Let's explore some examples of Scheme expressions, using our Dr. Racket interpreter. This will give us a chance to learn a bit about how Scheme works and also get to know our programming environment better.

Some things to pay attention to in Dr. Racket:

Primitives and Simple Expressions.

When we enter some expression at the prompt, for instance, a number, Dr. Racket will print the result of evaluating the number. Because numbers are numeric literals, the value is the same as the expression.

    > 25                 ;; a number
    25

    > 1.2                ;; handles integers and floats in the same way
    1.2

    > #t                 ;; a boolean ... also #f
    #t

    > #\a                ;; a character ... we won't use these much
    #\a

    > "Eugene"           ;; a string ... ditto
    "Eugene"

    > 'a                 ;; a symbol -- both identifier and value ...
    a                    ;; we use these a lot as data!  Notice the quote.

    > (quote a)          ;; quote is a special form
    a

    > 'a-symbol          ;; a symbol -- Scheme has fewer constraints on what
    a-symbol             ;; can be a symbol than most other languages

    > '123->321          ;; see what I mean?
    123->321

Here we see an important behavior of Scheme: the Scheme interpreter evaluates every expression it reads. All primitive objects evaluate to themselves, and the "print form" of the object (what we see in an answer) is usually the same as the form we write.

What happens if we evaluate the symbol a , an "a" without the character escape sequence and without the quote?

    > a
    a: undefined;
    cannot reference undefined identifier

Symbols serve as identifiers in Scheme; that is, they can name values. We will talk quite a bit more about symbols and identifiers and values soon.

Some identifiers have values when we first start a Scheme session.
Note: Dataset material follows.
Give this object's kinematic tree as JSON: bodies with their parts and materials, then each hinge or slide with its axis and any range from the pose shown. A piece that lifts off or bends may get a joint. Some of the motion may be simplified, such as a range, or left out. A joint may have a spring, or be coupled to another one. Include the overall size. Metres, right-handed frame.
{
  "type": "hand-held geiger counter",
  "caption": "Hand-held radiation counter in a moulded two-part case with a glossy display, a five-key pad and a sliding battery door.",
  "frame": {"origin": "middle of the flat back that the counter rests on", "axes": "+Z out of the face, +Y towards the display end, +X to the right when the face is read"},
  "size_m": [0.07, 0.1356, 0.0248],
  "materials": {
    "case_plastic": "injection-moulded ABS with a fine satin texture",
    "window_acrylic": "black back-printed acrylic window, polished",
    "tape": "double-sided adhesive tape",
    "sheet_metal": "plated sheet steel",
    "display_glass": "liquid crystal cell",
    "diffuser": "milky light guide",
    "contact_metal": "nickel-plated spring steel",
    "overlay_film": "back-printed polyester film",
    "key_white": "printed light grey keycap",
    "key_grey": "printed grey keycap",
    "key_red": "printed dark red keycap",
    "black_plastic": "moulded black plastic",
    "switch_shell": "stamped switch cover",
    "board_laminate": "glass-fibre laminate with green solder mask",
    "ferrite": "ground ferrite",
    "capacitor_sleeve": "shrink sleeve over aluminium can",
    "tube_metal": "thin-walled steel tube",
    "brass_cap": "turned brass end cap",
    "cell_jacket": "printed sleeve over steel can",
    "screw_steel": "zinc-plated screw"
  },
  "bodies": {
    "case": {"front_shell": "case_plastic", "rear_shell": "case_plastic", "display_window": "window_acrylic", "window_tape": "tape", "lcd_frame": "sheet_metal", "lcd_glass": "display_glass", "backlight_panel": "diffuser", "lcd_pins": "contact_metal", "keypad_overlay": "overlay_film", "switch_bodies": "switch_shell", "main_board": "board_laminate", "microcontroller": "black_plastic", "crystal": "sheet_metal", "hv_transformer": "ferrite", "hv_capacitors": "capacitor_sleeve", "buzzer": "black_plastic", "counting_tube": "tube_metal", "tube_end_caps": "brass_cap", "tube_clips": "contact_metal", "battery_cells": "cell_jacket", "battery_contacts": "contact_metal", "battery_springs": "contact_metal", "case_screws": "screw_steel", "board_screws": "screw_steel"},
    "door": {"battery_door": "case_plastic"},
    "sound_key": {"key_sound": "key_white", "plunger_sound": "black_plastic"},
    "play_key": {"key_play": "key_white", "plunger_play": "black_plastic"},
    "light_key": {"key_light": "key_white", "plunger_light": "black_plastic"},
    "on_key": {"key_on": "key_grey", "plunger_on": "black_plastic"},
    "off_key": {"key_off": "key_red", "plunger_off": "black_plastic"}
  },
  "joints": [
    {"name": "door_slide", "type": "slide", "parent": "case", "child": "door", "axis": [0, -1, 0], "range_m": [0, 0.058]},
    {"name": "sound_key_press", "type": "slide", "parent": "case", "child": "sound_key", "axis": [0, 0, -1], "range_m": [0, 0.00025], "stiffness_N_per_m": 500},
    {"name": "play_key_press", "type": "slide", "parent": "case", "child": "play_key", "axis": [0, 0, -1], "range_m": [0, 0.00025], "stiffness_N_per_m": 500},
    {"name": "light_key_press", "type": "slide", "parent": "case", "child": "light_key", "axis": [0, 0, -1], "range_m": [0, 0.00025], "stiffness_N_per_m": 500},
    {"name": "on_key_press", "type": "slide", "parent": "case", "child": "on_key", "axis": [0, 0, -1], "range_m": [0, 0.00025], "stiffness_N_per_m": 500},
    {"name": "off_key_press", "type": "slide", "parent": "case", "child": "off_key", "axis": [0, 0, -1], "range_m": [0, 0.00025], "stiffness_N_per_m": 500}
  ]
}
Watch this:

    > min
    #<procedure:min>             ; a primitive procedure on numbers

    > not
    #<procedure:not>             ; a primitive procedure on booleans

    > string-length
    #<procedure:string-length>   ; a primitive procedure on strings

    > list
    #<procedure:mlist>           ; a primitive procedure on any args

    > +
    #<procedure:+>               ; even + is a procedure!
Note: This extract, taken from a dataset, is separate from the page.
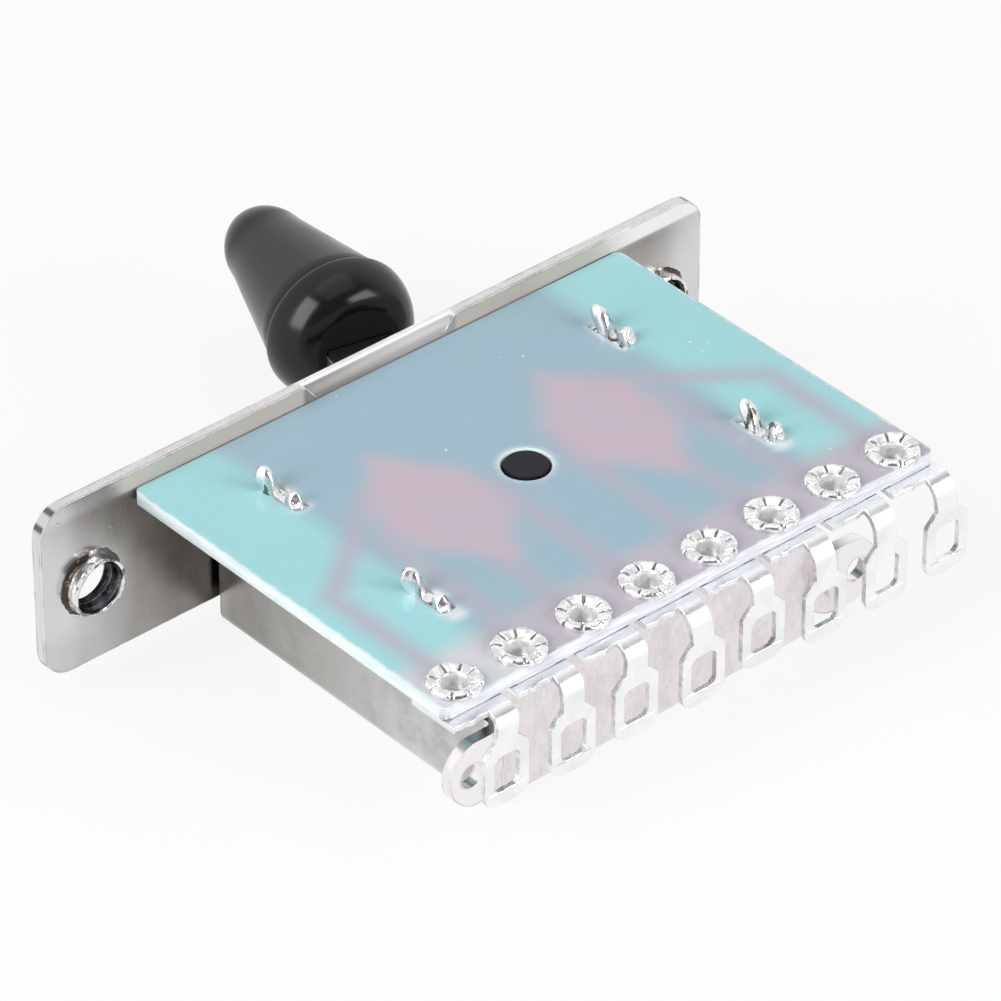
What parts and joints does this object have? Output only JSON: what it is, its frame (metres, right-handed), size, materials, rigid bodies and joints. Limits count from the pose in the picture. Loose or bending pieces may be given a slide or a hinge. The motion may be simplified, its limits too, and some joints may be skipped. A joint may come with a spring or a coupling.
{
  "type": "guitar pickup selector switch",
  "caption": "Lever selector switch for an electric guitar: folded metal case on a slotted mounting plate, circuit board with riveted solder terminals, swinging lever with a black knob.",
  "frame": {"origin": "midway between the two mounting holes, on the outer face of the mounting plate", "axes": "+X along the mounting plate, +Y out of the plate towards the knob, +Z out of the circuit board; the hinge axis is parallel to Z"},
  "size_m": [0.048, 0.0489, 0.0127],
  "materials": {
    "case_steel": "nickel-plated rolled steel, satin",
    "laminate": "glass-epoxy laminate, pale blue-green, slightly see-through",
    "plated_brass": "nickel-plated, rolled",
    "tinned_brass": "tin-plated, bright",
    "copper": "copper foil",
    "black_moulding": "moulded, satin",
    "white_moulding": "moulded, satin",
    "lever_steel": "nickel-plated steel",
    "spring_wire": "spring steel wire",
    "contact_metal": "silvered spring bronze",
    "washer_fibre": "vulcanised fibre",
    "knob_plastic": "moulded, glossy"
  },
  "bodies": {
    "case": {"bracket": "case_steel", "circuit_board": "laminate", "eyelets": "plated_brass", "terminal_1": "tinned_brass", "terminal_2": "tinned_brass", "terminal_3": "tinned_brass", "terminal_4": "tinned_brass", "terminal_5": "tinned_brass", "terminal_6": "tinned_brass", "terminal_7": "tinned_brass", "terminal_8": "tinned_brass", "trace_1": "copper", "trace_2": "copper", "trace_3": "copper", "trace_4": "copper", "trace_5": "copper", "trace_6": "copper", "trace_7": "copper", "trace_8": "copper", "detent_track": "white_moulding", "thrust_washer": "washer_fibre"},
    "lever_arm": {"rotor": "black_moulding", "lever": "lever_steel", "lever_pin": "lever_steel", "knob": "knob_plastic", "detent_ball": "lever_steel", "detent_spring": "spring_wire", "wiper_left": "contact_metal", "wiper_right": "contact_metal", "wiper_rivets": "plated_brass"}
  },
  "joints": [
    {"name": "lever_swing", "type": "hinge", "parent": "case", "child": "lever_arm", "pos_m": [0, -0.01295, 0], "axis": [0, 0, 1], "range_deg": [-13, 39]}
  ]
}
These are some of Scheme's primitive procedures, the built-in behaviors provided by the language.

Scheme procedures are named by symbols, just like the variable names we would use in Java for ints and objects. That is correct: all Scheme procedures, even the primitive operation for adding numbers. This turns out to be a remarkably powerful and useful idea, one that we'll come back to later.

Combinations and Compound Expressions.

We combine primitive objects with operators to form more complex expressions. As noted above, Scheme's mechanism for building compound expressions is the prefix expression. A compound expression is always enclosed in parentheses. This is probably different from your experience with other programming languages, where parentheses are usually optional. Always keep this in mind:

You cannot insert or delete parentheses from any Scheme expression without changing its meaning.
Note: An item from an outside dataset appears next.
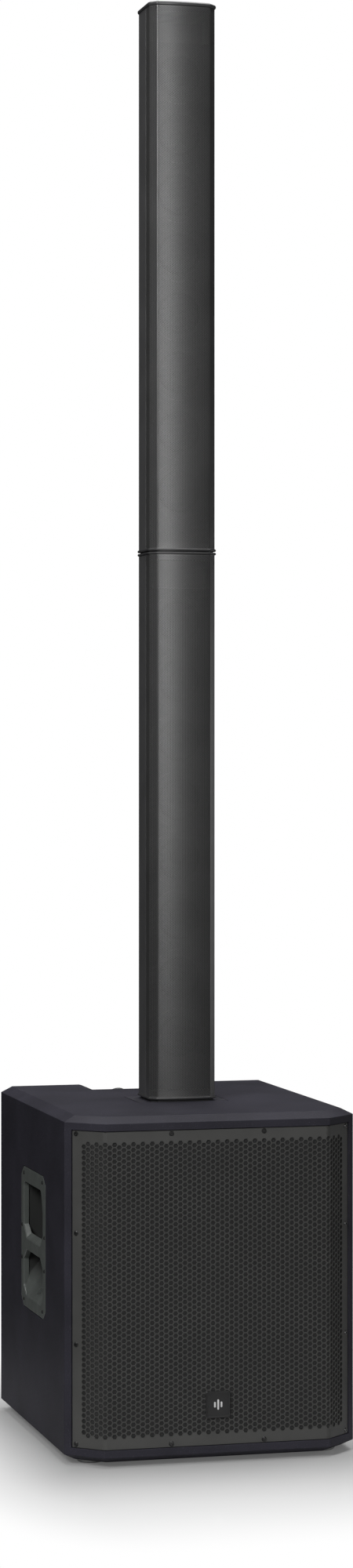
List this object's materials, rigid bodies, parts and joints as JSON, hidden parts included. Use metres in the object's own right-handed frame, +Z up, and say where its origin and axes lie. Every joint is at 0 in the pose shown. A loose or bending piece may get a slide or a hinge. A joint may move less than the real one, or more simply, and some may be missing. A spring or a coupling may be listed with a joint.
{
  "type": "pa speaker",
  "caption": "Column array loudspeaker: a slim perforated column in stacked sections plugs into a bass cabinet with a bent grille, side bar handles and a sloped rear control panel.",
  "frame": {"origin": "bottom centre of the whole object, on the floor under the rubber feet, midway between the outermost sides and between the front and the back", "axes": "+Z up the column, -Y towards the audience (the flat front grille), +X to the right as seen from the front"},
  "size_m": [0.4464, 0.499, 2.1915],
  "materials": {
    "cabinet_paint": "structured dark paint on birch plywood",
    "baffle_black": "matt black stained board",
    "raw_board": "unpainted plywood",
    "grille_steel": "powder-coated perforated steel",
    "foam": "open-cell acoustic foam",
    "screw_black": "black oxide",
    "badge_plastic": "dark satin plate",
    "handle_plastic": "fine-textured moulding",
    "rubber": "soft black rubber",
    "plate_paint": "structured dark paint",
    "socket_plastic": "black moulding",
    "cast_frame": "black painted casting",
    "ferrite": "pressed ferrite",
    "plated_steel": "zinc plated",
    "impregnated_cloth": "impregnated cloth",
    "roll_rubber": "rubber roll",
    "cone_paper": "coated paper",
    "copper": "enamelled copper on its former",
    "amp_paint": "fine matt black paint",
    "heatsink_black": "black anodised",
    "circuit_board": "green board with its parts",
    "connector_black": "black moulding",
    "rocker_red": "red moulding",
    "latch_metal": "nickel plated",
    "screw_zinc": "zinc plated",
    "display": "dark clear window",
    "shaft_steel": "turned steel",
    "knob_plastic": "soft-touch black",
    "button_plastic": "grey moulding",
    "column_aluminium": "dark powder coat",
    "column_cap": "satin dark moulding",
    "column_grille": "powder-coated fine perforated steel",
    "driver_black": "black frame",
    "column_baffle": "black plate"
  },
  "bodies": {
    "cabinet": {"left_side_panel": "cabinet_paint", "right_side_panel": "cabinet_paint", "top_panel": "cabinet_paint", "bottom_panel": "cabinet_paint", "back_panel": "cabinet_paint", "baffle_board": "baffle_black", "port_shelf": "raw_board", "grille_rails": "baffle_black", "grille_foam": "foam", "front_grille": "grille_steel", "grille_screws": "screw_black", "badge": "badge_plastic", "handle_left": "handle_plastic", "handle_right": "handle_plastic", "handle_screws": "screw_black", "cabinet_feet": "rubber", "column_plate": "plate_paint", "column_socket": "socket_plastic", "woofer_basket": "cast_frame", "woofer_magnet": "ferrite", "woofer_plates": "plated_steel", "woofer_screws": "screw_black", "woofer_spider": "impregnated_cloth", "woofer_surround": "roll_rubber", "amp_panel": "amp_paint", "amp_heatsink": "heatsink_black", "amp_board": "circuit_board", "mains_inlet": "connector_black", "combo_jacks": "connector_black", "link_jacks": "connector_black", "panel_screws": "screw_zinc", "control_tray": "amp_paint", "control_panel": "amp_paint", "display_window": "display"},
    "woofer_moving": {"woofer_cone": "cone_paper", "voice_coil": "copper", "dust_cap": "cone_paper"},
    "encoder_plunger": {"encoder_shaft": "shaft_steel"},
    "encoder_dial": {"encoder_knob": "knob_plastic"},
    "menu_button_a": {"menu_button_a": "button_plastic"},
    "menu_button_b": {"menu_button_b": "button_plastic"},
    "power_rocker": {"power_rocker": "rocker_red"},
    "latch_tab_a": {"latch_tab_a": "latch_metal"},
    "latch_tab_b": {"latch_tab_b": "latch_metal"},
    "lower_column": {"lower_housing": "column_aluminium", "lower_base_cap": "column_cap", "lower_top_cap": "column_cap", "lower_grille": "column_grille", "lower_baffle": "column_baffle", "lower_drivers": "driver_black", "lower_surrounds": "roll_rubber"},
    "lower_cones": {"lower_cones": "cone_paper"},
    "upper_column": {"upper_housing": "column_aluminium", "upper_base_cap": "column_cap", "upper_top_cap": "column_cap", "upper_grille": "column_grille", "upper_baffle": "column_baffle", "upper_drivers": "driver_black", "upper_surrounds": "roll_rubber"},
    "upper_cones": {"upper_cones": "cone_paper"}
  },
  "joints": [
    {"name": "lower_column_lift", "type": "slide", "parent": "cabinet", "child": "lower_column", "axis": [0, 0, 1], "range_m": [0, 0.06]},
    {"name": "upper_column_lift", "type": "slide", "parent": "lower_column", "child": "upper_column", "axis": [0, 0, 1], "range_m": [0, 0.06]},
    {"name": "woofer_stroke", "type": "slide", "parent": "cabinet", "child": "woofer_moving", "axis": [0, -1, 0], "range_m": [-0.008, 0.008], "stiffness_N_per_m": 3500, "deforming": ["woofer_surround", "woofer_spider"]},
    {"name": "lower_cones_stroke", "type": "slide", "parent": "lower_column", "child": "lower_cones", "axis": [0, -1, 0], "range_m": [-0.0015, 0.0015], "stiffness_N_per_m": 1500, "deforming": ["lower_surrounds"]},
    {"name": "upper_cones_stroke", "type": "slide", "parent": "upper_column", "child": "upper_cones", "axis": [0, -1, 0], "range_m": [-0.0015, 0.0015], "stiffness_N_per_m": 1500, "deforming": ["upper_surrounds"]},
    {"name": "encoder_push", "type": "slide", "parent": "cabinet", "child": "encoder_plunger", "axis": [0, -0.5779, -0.8161], "range_m": [0, 0.0008], "stiffness_N_per_m": 300, "springref_m": -0.003},
    {"name": "encoder_turn", "type": "hinge", "parent": "encoder_plunger", "child": "encoder_dial", "pos_m": [-0.044, 0.19048, 0.48866], "axis": [0, 0.5779, 0.8161], "continuous": true},
    {"name": "menu_button_a_push", "type": "slide", "parent": "cabinet", "child": "menu_button_a", "axis": [0, -0.5779, -0.8161], "range_m": [0, 0.001], "stiffness_N_per_m": 400, "springref_m": -0.002},
    {"name": "menu_button_b_push", "type": "slide", "parent": "cabinet", "child": "menu_button_b", "axis": [0, -0.5779, -0.8161], "range_m": [0, 0.001], "stiffness_N_per_m": 400, "springref_m": -0.002},
    {"name": "power_rocker_tilt", "type": "hinge", "parent": "cabinet", "child": "power_rocker", "pos_m": [0.078, 0.235, 0.162], "axis": [1, 0, 0], "range_deg": [-14, 0]},
    {"name": "latch_tab_a_push", "type": "slide", "parent": "cabinet", "child": "latch_tab_a", "axis": [0, -1, 0], "range_m": [0, 0.0015], "stiffness_N_per_m": 300, "springref_m": -0.002},
    {"name": "latch_tab_b_push", "type": "slide", "parent": "cabinet", "child": "latch_tab_b", "axis": [0, -1, 0], "range_m": [0, 0.0015], "stiffness_N_per_m": 300, "springref_m": -0.002}
  ]
}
Random programming by inserting or deleting parentheses will generally get you nowhere, more so than in other languages. Think about what you want to say, and ask questions if you don't know how to make it work.

Here are some more examples from Dr. Racket:

    > (* 2 2)
    4

    > (- 4 2)
    2

    > (+ 3 5.2)            ; handles integers and floats with equanimity
    8.2

    > (/ 4 2)
    2

    > (/ 1 3)              ; and rationals are numbers, too!
    1/3

    > (- -3 -5)
    2

What happens if we insert a pair of parentheses somewhere?

There are several important points for you to note about this Scheme session. First, note that the leftmost element in a compound expression is the operator, followed by the operands. The Scheme evaluator determines the value of the expression by applying the procedure specified by the operator to the values of the operands.

That last sentence is extremely important, and more complicated than you might think at first, so make sure you understand what it says.

Notice that in the last expression, the "-" occurs three times and means two different things. When it's the leftmost element in the expression, it represents the operation that is to take place; when its appended to the front of a number, it means that the number is negative. Spacing is important here: (- - 3 -5) would produce an error:

    > (- - 3 -5)
    -: contract violation
         expected: number?
         given: #
         argument position: 1st
         other arguments...:
          3
          -5

This points out a feature of Scheme we will talk more about soon: we are allowed to pass procedures as arguments to other procedures! (But not to -.)

Another thing that you will note is that Scheme's procedures for numbers accept both integers and real numbers without any explicit type coercion or casting. The result of adding 3 to 5.2 is 8.2. That's what most people would say, too. The result of dividing 1 by 3 is 1/3, a fraction, or a rational number. This, too, is obvious to people with no programming experience. Rational numbers are a data type in Scheme.

Other computer languages usually make all sorts of distinctions among different types of numbers, but those distinctions are driven by the implementation of the language and processors for it, and not by our understanding of numbers.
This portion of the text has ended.